AIM:
Search the data for the string "body" and extract every line where it appears.
— start of MATERIAL —
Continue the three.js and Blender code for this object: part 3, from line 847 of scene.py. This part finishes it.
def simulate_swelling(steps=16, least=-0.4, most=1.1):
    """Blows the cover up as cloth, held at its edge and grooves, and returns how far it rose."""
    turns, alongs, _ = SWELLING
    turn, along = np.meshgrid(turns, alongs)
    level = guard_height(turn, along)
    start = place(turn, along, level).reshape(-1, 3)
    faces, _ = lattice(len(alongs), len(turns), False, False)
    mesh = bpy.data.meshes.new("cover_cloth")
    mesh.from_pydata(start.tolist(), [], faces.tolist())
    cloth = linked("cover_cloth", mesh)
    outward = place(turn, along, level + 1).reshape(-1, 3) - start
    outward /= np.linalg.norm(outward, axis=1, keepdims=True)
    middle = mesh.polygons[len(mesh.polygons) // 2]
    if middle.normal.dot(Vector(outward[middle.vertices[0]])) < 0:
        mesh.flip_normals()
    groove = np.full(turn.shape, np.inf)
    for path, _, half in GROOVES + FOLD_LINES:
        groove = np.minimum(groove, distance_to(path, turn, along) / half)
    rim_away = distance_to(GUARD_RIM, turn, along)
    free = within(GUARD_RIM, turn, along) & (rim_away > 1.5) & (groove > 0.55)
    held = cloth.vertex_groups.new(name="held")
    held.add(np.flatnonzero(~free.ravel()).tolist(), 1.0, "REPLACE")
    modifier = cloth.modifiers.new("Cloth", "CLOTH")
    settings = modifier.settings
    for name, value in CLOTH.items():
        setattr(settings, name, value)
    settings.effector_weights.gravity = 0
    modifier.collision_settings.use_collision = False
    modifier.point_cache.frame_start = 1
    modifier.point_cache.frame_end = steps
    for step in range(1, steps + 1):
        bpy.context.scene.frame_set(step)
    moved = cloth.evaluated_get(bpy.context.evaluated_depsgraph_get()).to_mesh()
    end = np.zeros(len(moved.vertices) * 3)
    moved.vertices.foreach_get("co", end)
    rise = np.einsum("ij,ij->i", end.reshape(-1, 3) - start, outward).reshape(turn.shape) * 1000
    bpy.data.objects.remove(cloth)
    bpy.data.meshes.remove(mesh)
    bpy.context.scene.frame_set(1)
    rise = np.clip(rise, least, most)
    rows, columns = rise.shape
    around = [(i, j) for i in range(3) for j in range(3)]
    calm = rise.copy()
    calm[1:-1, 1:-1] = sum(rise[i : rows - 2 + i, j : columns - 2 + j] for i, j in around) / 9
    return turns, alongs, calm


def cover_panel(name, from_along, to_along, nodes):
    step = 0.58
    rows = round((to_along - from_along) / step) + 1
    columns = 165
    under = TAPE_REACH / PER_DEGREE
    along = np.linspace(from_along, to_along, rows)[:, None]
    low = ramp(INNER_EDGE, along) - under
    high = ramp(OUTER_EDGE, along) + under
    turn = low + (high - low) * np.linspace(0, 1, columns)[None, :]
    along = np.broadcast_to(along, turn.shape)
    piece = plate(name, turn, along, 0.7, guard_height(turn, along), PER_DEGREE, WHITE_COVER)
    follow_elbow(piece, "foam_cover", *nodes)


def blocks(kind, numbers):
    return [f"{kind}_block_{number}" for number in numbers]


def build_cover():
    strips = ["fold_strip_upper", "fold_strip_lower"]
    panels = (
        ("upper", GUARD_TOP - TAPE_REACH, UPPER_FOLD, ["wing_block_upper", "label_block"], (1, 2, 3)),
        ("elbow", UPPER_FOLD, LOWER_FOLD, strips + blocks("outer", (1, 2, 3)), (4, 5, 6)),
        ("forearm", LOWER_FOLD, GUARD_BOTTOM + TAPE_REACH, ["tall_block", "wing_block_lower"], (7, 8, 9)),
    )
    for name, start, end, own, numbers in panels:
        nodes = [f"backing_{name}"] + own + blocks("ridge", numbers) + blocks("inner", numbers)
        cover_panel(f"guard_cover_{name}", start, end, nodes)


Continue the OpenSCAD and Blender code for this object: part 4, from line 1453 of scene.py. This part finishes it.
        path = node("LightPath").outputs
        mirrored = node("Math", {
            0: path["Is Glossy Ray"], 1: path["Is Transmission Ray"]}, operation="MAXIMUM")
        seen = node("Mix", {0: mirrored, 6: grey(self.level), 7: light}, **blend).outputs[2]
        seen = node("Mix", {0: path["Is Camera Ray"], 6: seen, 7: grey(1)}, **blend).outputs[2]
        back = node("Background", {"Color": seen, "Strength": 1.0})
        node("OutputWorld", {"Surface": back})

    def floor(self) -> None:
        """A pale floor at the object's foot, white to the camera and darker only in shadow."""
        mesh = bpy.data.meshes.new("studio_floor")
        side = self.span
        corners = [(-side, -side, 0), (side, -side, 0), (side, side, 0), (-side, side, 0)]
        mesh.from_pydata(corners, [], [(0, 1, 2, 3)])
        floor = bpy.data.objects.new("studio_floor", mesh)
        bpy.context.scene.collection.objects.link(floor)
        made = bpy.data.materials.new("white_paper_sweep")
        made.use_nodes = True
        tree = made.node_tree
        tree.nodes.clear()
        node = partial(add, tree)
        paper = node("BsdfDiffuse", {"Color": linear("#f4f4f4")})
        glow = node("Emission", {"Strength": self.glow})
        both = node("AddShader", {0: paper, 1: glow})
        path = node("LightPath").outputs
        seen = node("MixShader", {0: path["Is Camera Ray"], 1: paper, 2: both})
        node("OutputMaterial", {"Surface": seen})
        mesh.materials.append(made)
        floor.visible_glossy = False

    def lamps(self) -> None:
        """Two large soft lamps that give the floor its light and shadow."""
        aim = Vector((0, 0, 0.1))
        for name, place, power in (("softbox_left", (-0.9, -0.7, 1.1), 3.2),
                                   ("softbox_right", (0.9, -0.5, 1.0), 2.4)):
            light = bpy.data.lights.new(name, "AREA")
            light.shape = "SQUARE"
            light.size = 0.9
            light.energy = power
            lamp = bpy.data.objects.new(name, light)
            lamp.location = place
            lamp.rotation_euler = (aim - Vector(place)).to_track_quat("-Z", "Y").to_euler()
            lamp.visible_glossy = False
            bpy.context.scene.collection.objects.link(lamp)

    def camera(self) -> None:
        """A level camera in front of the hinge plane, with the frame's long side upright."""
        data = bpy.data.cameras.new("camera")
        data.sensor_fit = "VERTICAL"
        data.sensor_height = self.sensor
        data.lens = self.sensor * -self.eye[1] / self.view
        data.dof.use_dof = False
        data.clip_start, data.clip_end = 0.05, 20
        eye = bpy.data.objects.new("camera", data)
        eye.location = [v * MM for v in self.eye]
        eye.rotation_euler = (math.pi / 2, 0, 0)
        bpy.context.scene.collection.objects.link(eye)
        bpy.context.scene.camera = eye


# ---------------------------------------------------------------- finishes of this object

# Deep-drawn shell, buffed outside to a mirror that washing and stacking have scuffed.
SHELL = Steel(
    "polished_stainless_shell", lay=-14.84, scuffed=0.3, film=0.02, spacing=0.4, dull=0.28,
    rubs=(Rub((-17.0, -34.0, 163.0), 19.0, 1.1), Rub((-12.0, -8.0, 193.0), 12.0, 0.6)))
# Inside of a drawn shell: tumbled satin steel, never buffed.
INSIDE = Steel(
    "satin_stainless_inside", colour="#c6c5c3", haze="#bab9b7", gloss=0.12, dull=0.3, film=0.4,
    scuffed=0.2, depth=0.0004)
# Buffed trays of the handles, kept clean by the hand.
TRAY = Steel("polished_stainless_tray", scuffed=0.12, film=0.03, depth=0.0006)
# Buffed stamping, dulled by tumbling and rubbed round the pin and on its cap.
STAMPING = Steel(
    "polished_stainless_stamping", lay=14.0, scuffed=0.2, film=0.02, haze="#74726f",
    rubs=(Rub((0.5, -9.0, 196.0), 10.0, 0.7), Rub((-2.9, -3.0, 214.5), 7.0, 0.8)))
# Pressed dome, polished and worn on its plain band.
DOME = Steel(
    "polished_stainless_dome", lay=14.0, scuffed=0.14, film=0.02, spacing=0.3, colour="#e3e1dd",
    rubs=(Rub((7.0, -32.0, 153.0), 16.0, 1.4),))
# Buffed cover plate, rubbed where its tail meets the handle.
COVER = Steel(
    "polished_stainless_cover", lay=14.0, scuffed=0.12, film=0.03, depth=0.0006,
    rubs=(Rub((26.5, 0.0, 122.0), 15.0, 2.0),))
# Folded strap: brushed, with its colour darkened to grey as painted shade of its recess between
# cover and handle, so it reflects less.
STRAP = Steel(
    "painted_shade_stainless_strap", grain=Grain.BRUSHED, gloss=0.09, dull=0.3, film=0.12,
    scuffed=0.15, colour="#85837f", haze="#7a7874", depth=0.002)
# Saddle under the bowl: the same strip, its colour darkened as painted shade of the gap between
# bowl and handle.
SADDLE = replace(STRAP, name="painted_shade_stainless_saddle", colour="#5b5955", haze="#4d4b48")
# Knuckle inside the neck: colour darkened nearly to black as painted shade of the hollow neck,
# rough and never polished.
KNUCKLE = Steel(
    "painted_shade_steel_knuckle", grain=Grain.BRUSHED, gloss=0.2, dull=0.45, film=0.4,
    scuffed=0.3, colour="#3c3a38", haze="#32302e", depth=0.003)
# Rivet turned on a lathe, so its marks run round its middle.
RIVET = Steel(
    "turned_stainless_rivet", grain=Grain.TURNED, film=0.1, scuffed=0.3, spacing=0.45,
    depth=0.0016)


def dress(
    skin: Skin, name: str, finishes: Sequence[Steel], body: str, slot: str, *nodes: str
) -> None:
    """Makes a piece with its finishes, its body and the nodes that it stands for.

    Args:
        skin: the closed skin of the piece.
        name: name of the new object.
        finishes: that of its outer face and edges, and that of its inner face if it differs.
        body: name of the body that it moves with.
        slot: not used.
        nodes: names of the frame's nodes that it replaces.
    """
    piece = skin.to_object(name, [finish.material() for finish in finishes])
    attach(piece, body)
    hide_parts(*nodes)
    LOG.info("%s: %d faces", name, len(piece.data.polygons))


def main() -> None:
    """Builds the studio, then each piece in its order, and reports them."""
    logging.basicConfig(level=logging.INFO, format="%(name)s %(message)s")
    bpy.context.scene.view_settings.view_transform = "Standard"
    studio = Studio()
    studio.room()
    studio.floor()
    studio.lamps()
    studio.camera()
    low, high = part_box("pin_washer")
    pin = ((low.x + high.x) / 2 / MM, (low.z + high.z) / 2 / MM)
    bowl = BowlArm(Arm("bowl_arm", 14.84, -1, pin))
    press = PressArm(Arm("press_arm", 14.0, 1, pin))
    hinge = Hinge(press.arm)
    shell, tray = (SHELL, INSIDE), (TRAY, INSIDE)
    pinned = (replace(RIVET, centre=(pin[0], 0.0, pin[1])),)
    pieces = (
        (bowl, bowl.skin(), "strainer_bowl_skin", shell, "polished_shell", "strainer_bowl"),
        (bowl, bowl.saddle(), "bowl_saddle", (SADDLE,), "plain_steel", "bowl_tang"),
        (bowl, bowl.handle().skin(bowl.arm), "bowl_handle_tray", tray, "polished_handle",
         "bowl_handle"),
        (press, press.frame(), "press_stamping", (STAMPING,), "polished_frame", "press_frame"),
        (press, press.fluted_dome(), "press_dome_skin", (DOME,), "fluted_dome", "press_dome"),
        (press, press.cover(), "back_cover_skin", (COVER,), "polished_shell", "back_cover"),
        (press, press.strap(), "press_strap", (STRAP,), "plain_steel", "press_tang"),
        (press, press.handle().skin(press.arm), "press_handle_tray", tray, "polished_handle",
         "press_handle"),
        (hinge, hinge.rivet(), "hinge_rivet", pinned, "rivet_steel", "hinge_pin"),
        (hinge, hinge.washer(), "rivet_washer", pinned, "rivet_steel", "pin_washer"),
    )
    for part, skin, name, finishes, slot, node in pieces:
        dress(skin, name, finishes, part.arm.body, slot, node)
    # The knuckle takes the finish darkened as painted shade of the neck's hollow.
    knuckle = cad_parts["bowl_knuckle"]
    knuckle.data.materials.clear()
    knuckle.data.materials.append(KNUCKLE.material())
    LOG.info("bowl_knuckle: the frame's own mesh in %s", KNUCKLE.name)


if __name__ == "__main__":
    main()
— end of MATERIAL —
SOLUTION FOR THIS PROBLEM:
    skin: Skin, name: str, finishes: Sequence[Steel], body: str, slot: str, *nodes: str
    """Makes a piece with its finishes, its body and the nodes that it stands for.
        body: name of the body that it moves with.
    attach(piece, body)
        dress(skin, name, finishes, part.arm.body, slot, node)